A final point of note is that the Judge also upheld the challenge to transport network charges for the reconfiguring a lot approval. Council had levied an infrastructure charge at both the reconfiguration stage and for the use (the container park). The judge found that the evidence was sufficient to satisfy him that there was no rational link between the reconfiguration of the land, and the estimated additional demand Council considered would be placed on its trunk transport infrastructure network.
Conclusion
The Wagner judgment is an important one , with points worthy of consideration for Councils and developers alike.
- The first lesson is that there must be some relevant trunk infrastructure for the development identified in an LGIP, to support the application of a charge. Absent any infrastructure, there is no reasonable basis for imposing an infrastructure charge. Section 119(b) of the Planning Act indicates that a charge may only be levied and recovered where an “adopted charge applies to providing trunk infrastructure for the development.”
- Second, without relevant trunk infrastructure for the development, there can be no additional or extra demand. That is, a failure to identify impacts on trunk infrastructure tends to support allegations that there is no additional demand placed upon trunk infrastructure. That triggers the control in section 120 of the Planning Act, which states that “a levied charge may be only for extra demand placed on trunk infrastructure that the development will generate.”

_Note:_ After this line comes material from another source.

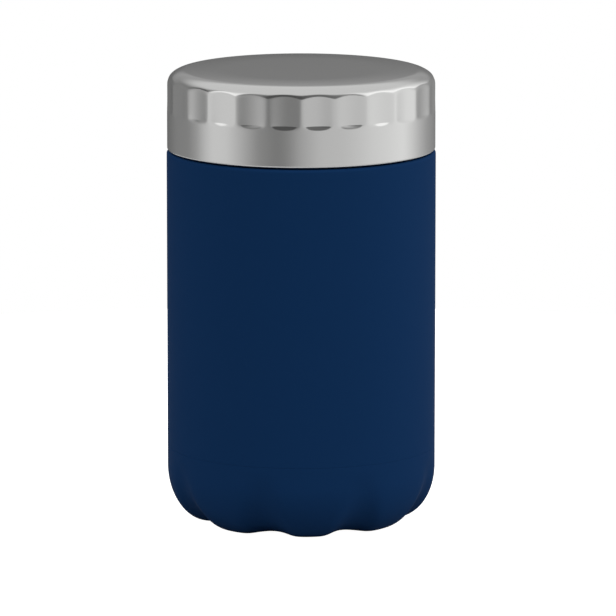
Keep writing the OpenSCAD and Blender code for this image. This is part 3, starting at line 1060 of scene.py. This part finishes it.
@dataclass
class Studio:
    """Floor, light tent, lamps, world and camera.

    The tent is a sphere that shines. Round the jar its brightness goes by the direction, in degrees
    from the front towards +X: low_levels near the horizon and below, and high_levels above that.
    Above the horizon the low levels are never darker than behind. The zenith and the nadir have one
    brightness each. One part passes into the next over a pair of heights, from -1 to 1. The pair
    falls by lean times the direction's Y: on both sides of the jar for high_over, and towards +Y
    for zenith_over. A lamp is a name, a direction and its watts. Lengths are metres and angles degrees.
    """

    tent_r: float = 6.0
    floor_r: float = 0.45
    floor_drop: float = 0.0002
    floor_colour: str = "#C4C4C4"
    front: float = -4.76
    low_levels: Levels = (
        (-180, 0.16), (-163, 0.17), (-152, 0.22), (-134, 0.31), (-113, 0.34), (-101, 0.48), (-91, 0.74),
        (-82, 0.9), (-67, 0.88), (-52, 0.64), (-37, 0.38), (-21, 0.29), (-15, 0.31), (-8, 0.4), (-1, 0.54),
        (16, 0.74), (37, 0.78), (51, 0.86), (63, 0.95), (79, 1.02), (98, 1.12), (109, 0.94), (122, 0.68),
        (137, 0.46), (150, 0.36))
    high_levels: Levels = (
        (-180, 0.44), (-152, 0.34), (-136, 0.3), (-118, 0.3), (-108, 0.1), (-97, 0.15), (-86, 1.4),
        (-62, 1.4), (-52, 0.5), (-42, 0.2), (-32, 0.11), (4, 0.12), (16, 0.2), (44, 0.24), (57, 1.2),
        (70, 1.5), (113, 1.5), (126, 1.3), (142, 0.85), (156, 0.42))
    behind: float = 0.16
    zenith: float = 0.88
    nadir: float = 0.5
    lean: float = 0.25
    horizon_over: tuple[float, float] = (-0.05, 0.05)
    high_over: tuple[float, float] = (0.4, 0.49)
    zenith_over: tuple[float, float] = (0.6, 0.84)
    nadir_over: tuple[float, float] = (-0.7, -0.42)
    lamp_list: tuple[tuple[str, float, float], ...] = (("left_lamp", -60.0, 30.0), ("right_lamp", 58.0, 43.0))
    lamp_size: float = 1.6
    lamp_away: float = 2.2
    lamp_height: float = 1.9
    lamp_aim: float = 0.08
    world_light: float = 0.5
    lens: float = 370.3
    camera_away: float = 2.3273
    camera_right: float = 0.002513
    camera_height: float = 0.4946
    camera_tilt: float = 79.89

    def build(self) -> None:
        """Build everything that isn't part of the jar."""
        self.tent()
        self.floor()
        self.lamps()
        self.world()
        self.camera()

    def ramp(self, tree: Tree, turn: Socket, levels: Levels) -> Socket:
        """Add a ramp that gives a brightness for each direction.

        Args:
            tree: the tent's node tree.
            turn: 0 to 1 once round, with the seam at -X.
            levels: pairs of direction in degrees from the front towards +X, and brightness.

        Returns:
            The brightness.
        """
        places = sorted(((a + self.front + 90) % 360 / 360, v) for a, v in levels)
        (first, low), (last, high) = places[0], places[-1]
        seam = low + (high - low) * first / (first + 1 - last)
        node = add_node(tree, "ShaderNodeValToRGB", {"Fac": turn})
        stops = [(0.0, seam), *places, (1.0, seam)]
        elements = node.color_ramp.elements
        while len(elements) < len(stops):
            elements.new(0.5)
        # All places come before the colours, because the elements are kept in order of place.
        for element, (place, _) in zip(elements, stops):
            element.position = place
        for element, (_, value) in zip(elements, stops):
            element.color = (value, value, value, 1)
        return node.outputs["Color"]

    def blend(self, tree: Tree, value: Socket, over: tuple[float, float],
              below: Socket | float, above: Socket | float) -> Socket:
        """Add a soft change from one brightness to another.

        Args:
            tree: the tent's node tree.
            value: what the change goes by.
            over: the values at which it starts and stops.
            below: the brightness before it.
            above: the brightness after it.

        Returns:
            The brightness.
        """
        share = add_node(tree, "ShaderNodeMapRange", {
            "Value": value, "From Min": over[0], "From Max": over[1],
        }, interpolation_type="SMOOTHSTEP")
        return add_node(tree, "ShaderNodeMix", {
            "Factor": share.outputs["Result"], "A": below, "B": above,
        }, data_type="FLOAT").outputs["Result"]

    def tent(self) -> None:
        """Build the tent: a sphere that the camera doesn't see and every other ray does."""
        shape = Shape("light_tent")
        a = np.radians(np.linspace(-90, 90, 33))
        shape.turn(np.stack([np.cos(a), np.sin(a)], 1) * self.tent_r / MM, 64, loop=False)
        faces = np.vstack(shape.quads).tolist() + np.vstack(shape.triangles).tolist()
        mesh = bpy.data.meshes.new("light_tent")
        mesh.from_pydata((np.vstack(shape.vertices) * MM).tolist(), [], [face[::-1] for face in faces])
        material = bpy.data.materials.new("light_tent")
        tree = clear_tree(material)
        place = add_node(tree, "ShaderNodeTexCoord").outputs["Object"]
        turn = add_node(tree, "ShaderNodeTexGradient", {"Vector": place},
                        gradient_type="RADIAL").outputs["Fac"]
        unit = add_node(tree, "ShaderNodeVectorMath", {0: place}, operation="NORMALIZE")
        parts = add_node(tree, "ShaderNodeSeparateXYZ", {"Vector": unit.outputs["Vector"]})
        ahead, rise = parts.outputs["Y"], parts.outputs["Z"]
        low = self.ramp(tree, turn, self.low_levels)
        high = self.ramp(tree, turn, self.high_levels)
        middle = add_node(tree, "ShaderNodeMath", {0: low, 1: self.behind}, operation="MAXIMUM")
        wall = self.blend(tree, rise, self.horizon_over, low, middle.outputs["Value"])
        across = add_node(tree, "ShaderNodeMath", {0: ahead}, operation="ABSOLUTE")
        early = add_node(tree, "ShaderNodeMath", {0: across.outputs["Value"], 1: self.lean, 2: rise},
                         operation="MULTIPLY_ADD")
        leant = add_node(tree, "ShaderNodeMath", {0: ahead, 1: self.lean, 2: rise}, operation="MULTIPLY_ADD")
        wall = self.blend(tree, early.outputs["Value"], self.high_over, wall, high)
        upper = self.blend(tree, leant.outputs["Value"], self.zenith_over, wall, self.zenith)
        whole = self.blend(tree, rise, self.nadir_over, self.nadir, upper)
        glow = add_node(tree, "ShaderNodeEmission", {"Color": (1, 1, 1, 1), "Strength": whole})
        add_node(tree, "ShaderNodeOutputMaterial", {"Surface": glow.outputs["Emission"]})
        mesh.materials.append(material)
        obj = add_object("light_tent", mesh)
        obj.visible_camera = False
        obj.visible_shadow = False

    def floor(self) -> None:
        """Build a pale disc that looks white and keeps the jar's soft shadow."""
        a = circle(96)
        points = np.stack([np.cos(a) * self.floor_r, np.sin(a) * self.floor_r,
                           np.full_like(a, -self.floor_drop)], 1)
        mesh = bpy.data.meshes.new("floor")
        mesh.from_pydata(points.tolist(), [], [list(range(len(a)))])
        material = bpy.data.materials.new("floor")
        tree = clear_tree(material)
        matt = add_node(tree, "ShaderNodeBsdfDiffuse", {"Color": linear(self.floor_colour)})
        seen = add_node(tree, "ShaderNodeLightPath").outputs["Is Camera Ray"]
        glow = add_node(tree, "ShaderNodeEmission", {"Color": (1, 1, 1, 1), "Strength": seen})
        total = add_node(tree, "ShaderNodeAddShader", {0: matt.outputs["BSDF"], 1: glow.outputs["Emission"]})
        add_node(tree, "ShaderNodeOutputMaterial", {"Surface": total.outputs["Shader"]})
        mesh.materials.append(material)
        add_object("floor", mesh)

    def lamps(self) -> None:
        """Add two large soft lamps, above the front on either side."""
        for name, turn, power in self.lamp_list:
            data = bpy.data.lights.new(name, "AREA")
            data.shape = "DISK"
            data.size = self.lamp_size
            data.energy = power
            obj = add_object(name, data)
            a = math.radians(self.front + turn)
            spot = np.array([math.sin(a) * self.lamp_away, -math.cos(a) * self.lamp_away, self.lamp_height])
            aim = look(np.array([0, 0, self.lamp_aim]) - spot)
            obj.matrix_world = Matrix.Translation(spot) @ aim.to_4x4()
            obj.visible_glossy = False

    def world(self) -> None:
        """Make the world white to the camera, in reflections and through glass, and grey as a light."""
        world = bpy.data.worlds.new("studio")
        bpy.context.scene.world = world
        tree = clear_tree(world)
        path = add_node(tree, "ShaderNodeLightPath").outputs
        either = add_node(tree, "ShaderNodeMath", {0: path["Is Camera Ray"], 1: path["Is Glossy Ray"]},
                          operation="MAXIMUM")
        seen = add_node(tree, "ShaderNodeMath", {0: either.outputs["Value"], 1: path["Is Transmission Ray"]},
                        operation="MAXIMUM")
        level = add_node(tree, "ShaderNodeMapRange", {
            "Value": seen.outputs["Value"], "To Min": self.world_light, "To Max": 1.0,
        })
        glow = add_node(tree, "ShaderNodeBackground", {
            "Color": (1, 1, 1, 1), "Strength": level.outputs["Result"],
        })
        add_node(tree, "ShaderNodeOutputWorld", {"Surface": glow.outputs["Background"]})

    def camera(self) -> None:
        """Place the camera and set the plain view transform."""
        data = bpy.data.cameras.new("camera")
        data.lens, data.sensor_width = self.lens, 36.0
        data.clip_start, data.clip_end = 0.1, 30.0
        obj = add_object("camera", data)
        a = math.radians(self.front)
        obj.location = (self.camera_away * math.sin(a) + self.camera_right * math.cos(a),
                        self.camera_right * math.sin(a) - self.camera_away * math.cos(a), self.camera_height)
        obj.rotation_euler = (math.radians(self.camera_tilt), 0.0, a)
        bpy.context.scene.camera = obj
        bpy.context.scene.view_settings.view_transform = "Standard"


def look(direction: np.ndarray) -> Matrix:
    """Turn that points an object's -Z axis along a direction, with its Y axis up."""
    return Vector(direction).to_track_quat("-Z", "Y").to_matrix()


def main() -> None:
    """Build the jar, its lid, its hidden parts and the studio."""
    logging.basicConfig(level=logging.INFO, format="%(message)s")
    paints = Paints()
    for part in (Body(), Neck(), Liner(), Cover(), LidCap(), LidInsert(), Plug(), Gasket()):
        part.build(paints)
    finish_kept(paints)
    Studio().build()
    bpy.context.view_layer.update()


if __name__ == "__main__":
    main()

- Third, allegations relating to unreasonableness must be founded in Council’s decision-making process. The Wagner’s appeal was successful largely because use and demand was made a relevant part of the decision making process by virtue of Council’s own Charges Resolution which, for “specialised uses”, deferred the setting of the appropriate charge until after that assessment process was complete. While the limitation regarding extra demand applies universally (by virtue of the Planning Act), attacks on charges based on GFA will not arise in all circumstances.